[SET EXERCISE]
Output the entries verbatim, including every line.

##### EXERCISE INPUT

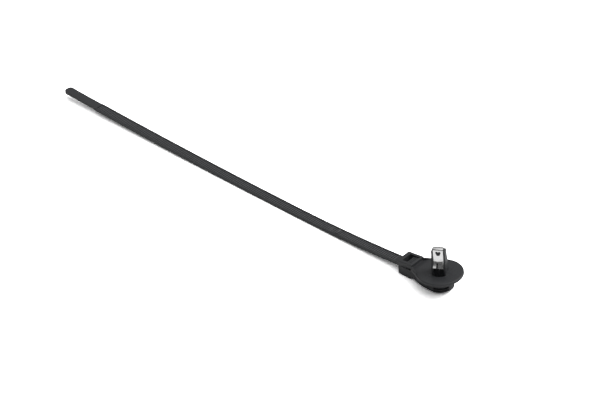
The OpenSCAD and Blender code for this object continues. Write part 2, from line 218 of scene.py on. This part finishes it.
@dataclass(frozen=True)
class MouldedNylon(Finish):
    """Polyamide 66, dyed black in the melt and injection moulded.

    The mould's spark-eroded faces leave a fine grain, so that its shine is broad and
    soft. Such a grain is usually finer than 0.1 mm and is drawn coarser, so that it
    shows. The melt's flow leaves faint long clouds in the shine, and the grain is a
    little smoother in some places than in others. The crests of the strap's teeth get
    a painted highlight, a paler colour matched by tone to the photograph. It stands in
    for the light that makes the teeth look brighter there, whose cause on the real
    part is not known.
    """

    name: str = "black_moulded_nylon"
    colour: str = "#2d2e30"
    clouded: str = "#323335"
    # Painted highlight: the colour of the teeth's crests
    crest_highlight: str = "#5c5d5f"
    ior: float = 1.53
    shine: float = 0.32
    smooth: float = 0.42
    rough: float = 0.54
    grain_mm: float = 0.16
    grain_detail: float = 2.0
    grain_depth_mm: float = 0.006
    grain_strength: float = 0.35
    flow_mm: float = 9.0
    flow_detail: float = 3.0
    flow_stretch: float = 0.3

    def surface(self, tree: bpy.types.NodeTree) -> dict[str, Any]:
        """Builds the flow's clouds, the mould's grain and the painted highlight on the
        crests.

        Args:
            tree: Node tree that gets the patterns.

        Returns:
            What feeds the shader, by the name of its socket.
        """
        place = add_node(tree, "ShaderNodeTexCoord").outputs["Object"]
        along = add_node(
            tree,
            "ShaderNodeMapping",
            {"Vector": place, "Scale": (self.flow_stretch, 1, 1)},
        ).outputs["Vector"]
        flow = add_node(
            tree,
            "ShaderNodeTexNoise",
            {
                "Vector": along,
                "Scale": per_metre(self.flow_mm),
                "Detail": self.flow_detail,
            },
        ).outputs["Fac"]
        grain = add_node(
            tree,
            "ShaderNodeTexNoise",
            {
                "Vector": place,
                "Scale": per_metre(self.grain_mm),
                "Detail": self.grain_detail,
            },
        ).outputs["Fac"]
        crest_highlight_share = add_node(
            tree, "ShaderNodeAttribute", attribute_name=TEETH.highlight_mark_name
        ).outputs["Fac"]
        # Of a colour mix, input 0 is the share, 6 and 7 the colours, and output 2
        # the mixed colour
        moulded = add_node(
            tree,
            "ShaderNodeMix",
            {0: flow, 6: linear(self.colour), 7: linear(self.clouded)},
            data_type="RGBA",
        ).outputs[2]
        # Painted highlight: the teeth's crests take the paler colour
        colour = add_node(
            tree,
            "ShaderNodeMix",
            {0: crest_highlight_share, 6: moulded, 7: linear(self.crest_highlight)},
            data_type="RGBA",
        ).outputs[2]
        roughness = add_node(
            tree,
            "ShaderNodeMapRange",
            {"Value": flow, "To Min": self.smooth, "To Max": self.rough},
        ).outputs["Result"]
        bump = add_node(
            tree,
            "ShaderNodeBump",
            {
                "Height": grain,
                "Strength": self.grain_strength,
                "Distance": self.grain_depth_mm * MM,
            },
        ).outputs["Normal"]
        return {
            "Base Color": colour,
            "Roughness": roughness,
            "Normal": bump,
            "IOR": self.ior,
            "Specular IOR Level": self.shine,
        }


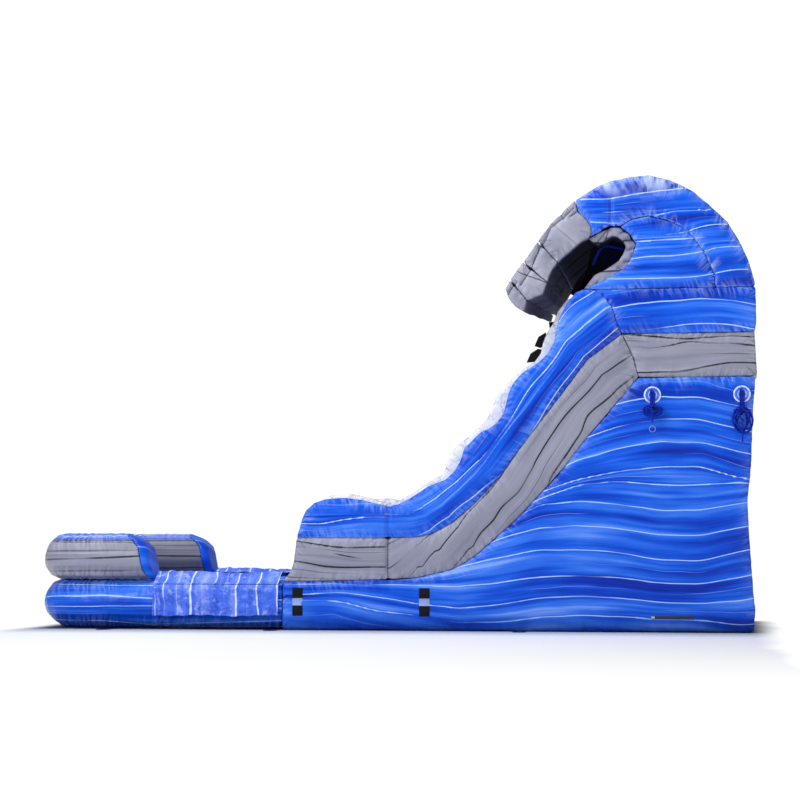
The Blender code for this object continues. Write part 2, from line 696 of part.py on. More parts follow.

##########

[ANSWER TO THIS EXERCISE]
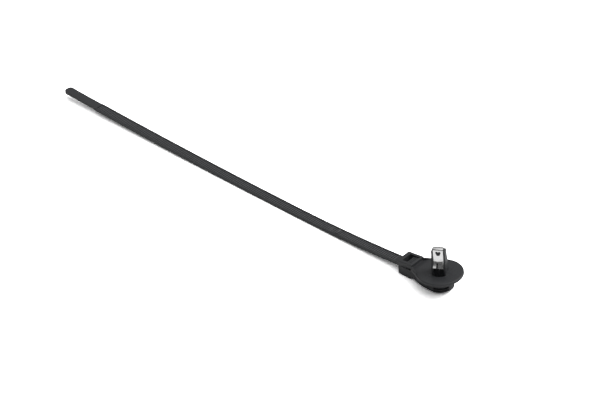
The OpenSCAD and Blender code for this object continues. Write part 2, from line 218 of scene.py on. This part finishes it.
@dataclass(frozen=True)
class MouldedNylon(Finish):
    """Polyamide 66, dyed black in the melt and injection moulded.

    The mould's spark-eroded faces leave a fine grain, so that its shine is broad and
    soft. Such a grain is usually finer than 0.1 mm and is drawn coarser, so that it
    shows. The melt's flow leaves faint long clouds in the shine, and the grain is a
    little smoother in some places than in others. The crests of the strap's teeth get
    a painted highlight, a paler colour matched by tone to the photograph. It stands in
    for the light that makes the teeth look brighter there, whose cause on the real
    part is not known.
    """

    name: str = "black_moulded_nylon"
    colour: str = "#2d2e30"
    clouded: str = "#323335"
    # Painted highlight: the colour of the teeth's crests
    crest_highlight: str = "#5c5d5f"
    ior: float = 1.53
    shine: float = 0.32
    smooth: float = 0.42
    rough: float = 0.54
    grain_mm: float = 0.16
    grain_detail: float = 2.0
    grain_depth_mm: float = 0.006
    grain_strength: float = 0.35
    flow_mm: float = 9.0
    flow_detail: float = 3.0
    flow_stretch: float = 0.3

    def surface(self, tree: bpy.types.NodeTree) -> dict[str, Any]:
        """Builds the flow's clouds, the mould's grain and the painted highlight on the
        crests.

        Args:
            tree: Node tree that gets the patterns.

        Returns:
            What feeds the shader, by the name of its socket.
        """
        place = add_node(tree, "ShaderNodeTexCoord").outputs["Object"]
        along = add_node(
            tree,
            "ShaderNodeMapping",
            {"Vector": place, "Scale": (self.flow_stretch, 1, 1)},
        ).outputs["Vector"]
        flow = add_node(
            tree,
            "ShaderNodeTexNoise",
            {
                "Vector": along,
                "Scale": per_metre(self.flow_mm),
                "Detail": self.flow_detail,
            },
        ).outputs["Fac"]
        grain = add_node(
            tree,
            "ShaderNodeTexNoise",
            {
                "Vector": place,
                "Scale": per_metre(self.grain_mm),
                "Detail": self.grain_detail,
            },
        ).outputs["Fac"]
        crest_highlight_share = add_node(
            tree, "ShaderNodeAttribute", attribute_name=TEETH.highlight_mark_name
        ).outputs["Fac"]
        # Of a colour mix, input 0 is the share, 6 and 7 the colours, and output 2
        # the mixed colour
        moulded = add_node(
            tree,
            "ShaderNodeMix",
            {0: flow, 6: linear(self.colour), 7: linear(self.clouded)},
            data_type="RGBA",
        ).outputs[2]
        # Painted highlight: the teeth's crests take the paler colour
        colour = add_node(
            tree,
            "ShaderNodeMix",
            {0: crest_highlight_share, 6: moulded, 7: linear(self.crest_highlight)},
            data_type="RGBA",
        ).outputs[2]
        roughness = add_node(
            tree,
            "ShaderNodeMapRange",
            {"Value": flow, "To Min": self.smooth, "To Max": self.rough},
        ).outputs["Result"]
        bump = add_node(
            tree,
            "ShaderNodeBump",
            {
                "Height": grain,
                "Strength": self.grain_strength,
                "Distance": self.grain_depth_mm * MM,
            },
        ).outputs["Normal"]
        return {
            "Base Color": colour,
            "Roughness": roughness,
            "Normal": bump,
            "IOR": self.ior,
            "Specular IOR Level": self.shine,
        }


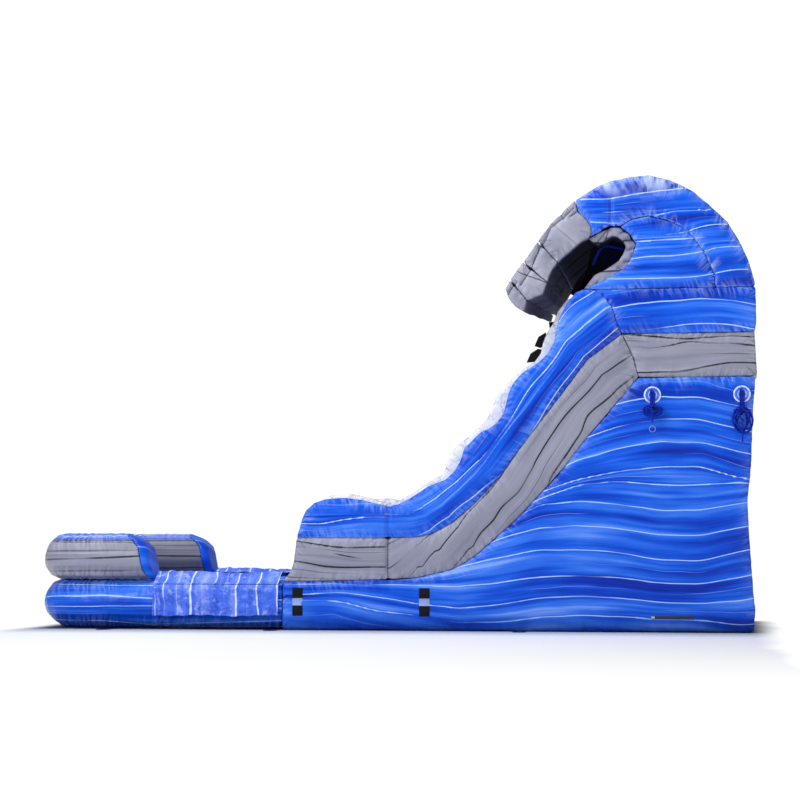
The Blender code for this object continues. Write part 2, from line 696 of part.py on. More parts follow.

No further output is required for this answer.